The problem is, everything that could be in the Athasian Feywild could just be in Athas itself.

There is zero reasons to have a Feywild in Athas other then to have it for the sake of having it. The whole point of Athas is that it's dangerous and, often, unsurvivable. Having an alternate mirror of that is flat out unneccesary - everything there should be in Athas to begin with.

There isn't supposed to be somewhere more dangerous and desolate then Athas itself. That's why Athas is there to begin with. When you have something that just Athas but "worse," it cheapens Athas itself.
 

There is zero reasons to have a Feywild in Athas other then to have it for the sake of having it.

It's a fictional fantasy world full of vegetatively vampiric wizards, anthropomorphic bugs, and man-eating pygmies.

There is zero reason to have any of it, other than to have it for the sake of having it.



There is, also, another option... That the Feywild is there, and lush, but has been purposefully cut off from Athas by the Eladrin to protect it from the ravashings of Athasian Wizards. After all, what other place could provide more power for their spells? So, it could be there, but nigh on impossible to get there, and should you ever do so, the Eladrin there are terribly, terribly hostile.

In that way, it could be used as a pie-in-the-sky campaign hook and plot point for reconnecting Athas to the Feywild and re-invigorating the world... Or perhaps to be used as a part of an evil scheme by some Sorcerer King to super-charge his spells and conquer Athas.
 


You know, when 4e DS was first announced, I got very worried about all of this stuff. However, now that time has gone by a bit, I've come to the conclusion that:

1) The Designers are going to make decisions that I don't like, or that, hell, I'll even hate, and;

2) That I can very easily ignore them.

After I came to that conclusion, things became much easier.
 

Will the learn not to fire at all on Dark Sun?

If they start invoking Primordials and the 4e PoL Feywild et al on Athas, start to lose hope.

They truly need to just make 4e PoL an actual developed setting rather than forcing it into every other established setting where its elements, assumed history, cosmology, and races make little or no sense. If they needlessly force Athas into being an awkward hybrid of Athas and PoLand it's going to be a trainwreck. The setting deserves better.
 

It's a fictional fantasy world full of vegetatively vampiric wizards, anthropomorphic bugs, and man-eating pygmies.

There is zero reason to have any of it, other than to have it for the sake of having it.

No, that's the pre-established setting. There's a difference between making something on your own, and taking something else and adding to it.

There is, also, another option... That the Feywild is there, and lush, but has been purposefully cut off from Athas by the Eladrin to protect it from the ravashings of Athasian Wizards. After all, what other place could provide more power for their spells? So, it could be there, but nigh on impossible to get there, and should you ever do so, the Eladrin there are terribly, terribly hostile.
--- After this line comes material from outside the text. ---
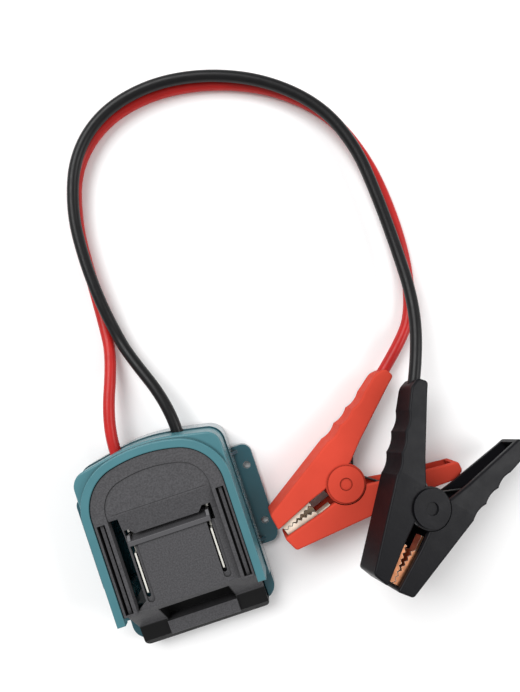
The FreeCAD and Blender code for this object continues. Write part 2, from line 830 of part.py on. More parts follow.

Except that, again, this doesn't fit in with Dark Sun. Dark Sun isn't about dangerous jungles in another world that you need to adventure through.

In that way, it could be used as a pie-in-the-sky campaign hook and plot point for reconnecting Athas to the Feywild and re-invigorating the world... Or perhaps to be used as a part of an evil scheme by some Sorcerer King to super-charge his spells and conquer Athas.

So the Sorcerer Kings - who are near gods - haven't connected to Feywild, while bog standard level 1 eladrin adventurers did.

This is the problem - what you're doing now isn't starting with the idea and then connecting the mechanics, it's the opposite. You're saying "We need to put the Feywild here. Now, let's make an excuse to do so."

Here's a better idea - don't add it there to begin with.
 

If they just begin with cannibal halflings, everything else will fall smoothly into place. :D

Athas needs to be harsh. The original 2E Dark Sun campaign suggested beginning characters start at Level 3. This is not your grandmother's campaign world.